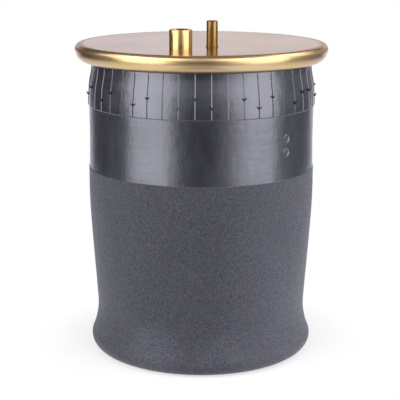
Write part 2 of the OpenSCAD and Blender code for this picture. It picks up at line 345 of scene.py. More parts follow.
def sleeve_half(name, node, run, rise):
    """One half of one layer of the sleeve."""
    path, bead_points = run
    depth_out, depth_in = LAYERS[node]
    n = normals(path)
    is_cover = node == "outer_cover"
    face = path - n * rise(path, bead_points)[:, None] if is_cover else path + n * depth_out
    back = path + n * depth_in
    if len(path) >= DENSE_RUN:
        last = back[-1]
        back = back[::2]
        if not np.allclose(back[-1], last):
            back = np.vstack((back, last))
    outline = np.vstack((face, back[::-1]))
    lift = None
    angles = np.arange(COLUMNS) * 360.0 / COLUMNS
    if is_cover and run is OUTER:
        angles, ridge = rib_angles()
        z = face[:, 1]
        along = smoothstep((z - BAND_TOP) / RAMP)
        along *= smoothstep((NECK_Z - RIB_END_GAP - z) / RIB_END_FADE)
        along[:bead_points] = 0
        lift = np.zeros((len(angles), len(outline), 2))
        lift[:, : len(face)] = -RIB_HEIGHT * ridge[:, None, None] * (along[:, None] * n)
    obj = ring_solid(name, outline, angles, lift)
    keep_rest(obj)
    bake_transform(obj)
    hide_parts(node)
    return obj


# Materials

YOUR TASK
Give the complete listing a second time, exactly as it reads.

SOLUTION TO THIS EXERCISE
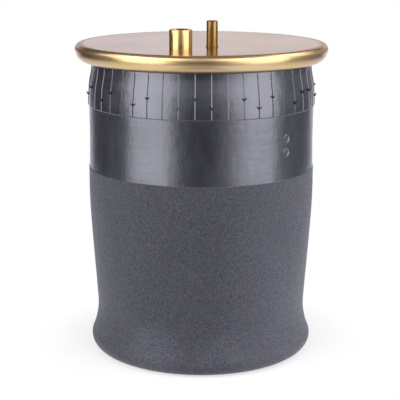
Write part 2 of the OpenSCAD and Blender code for this picture. It picks up at line 345 of scene.py. More parts follow.
def sleeve_half(name, node, run, rise):
    """One half of one layer of the sleeve."""
    path, bead_points = run
    depth_out, depth_in = LAYERS[node]
    n = normals(path)
    is_cover = node == "outer_cover"
    face = path - n * rise(path, bead_points)[:, None] if is_cover else path + n * depth_out
    back = path + n * depth_in
    if len(path) >= DENSE_RUN:
        last = back[-1]
        back = back[::2]
        if not np.allclose(back[-1], last):
            back = np.vstack((back, last))
    outline = np.vstack((face, back[::-1]))
    lift = None
    angles = np.arange(COLUMNS) * 360.0 / COLUMNS
    if is_cover and run is OUTER:
        angles, ridge = rib_angles()
        z = face[:, 1]
        along = smoothstep((z - BAND_TOP) / RAMP)
        along *= smoothstep((NECK_Z - RIB_END_GAP - z) / RIB_END_FADE)
        along[:bead_points] = 0
        lift = np.zeros((len(angles), len(outline), 2))
        lift[:, : len(face)] = -RIB_HEIGHT * ridge[:, None, None] * (along[:, None] * n)
    obj = ring_solid(name, outline, angles, lift)
    keep_rest(obj)
    bake_transform(obj)
    hide_parts(node)
    return obj


# Materials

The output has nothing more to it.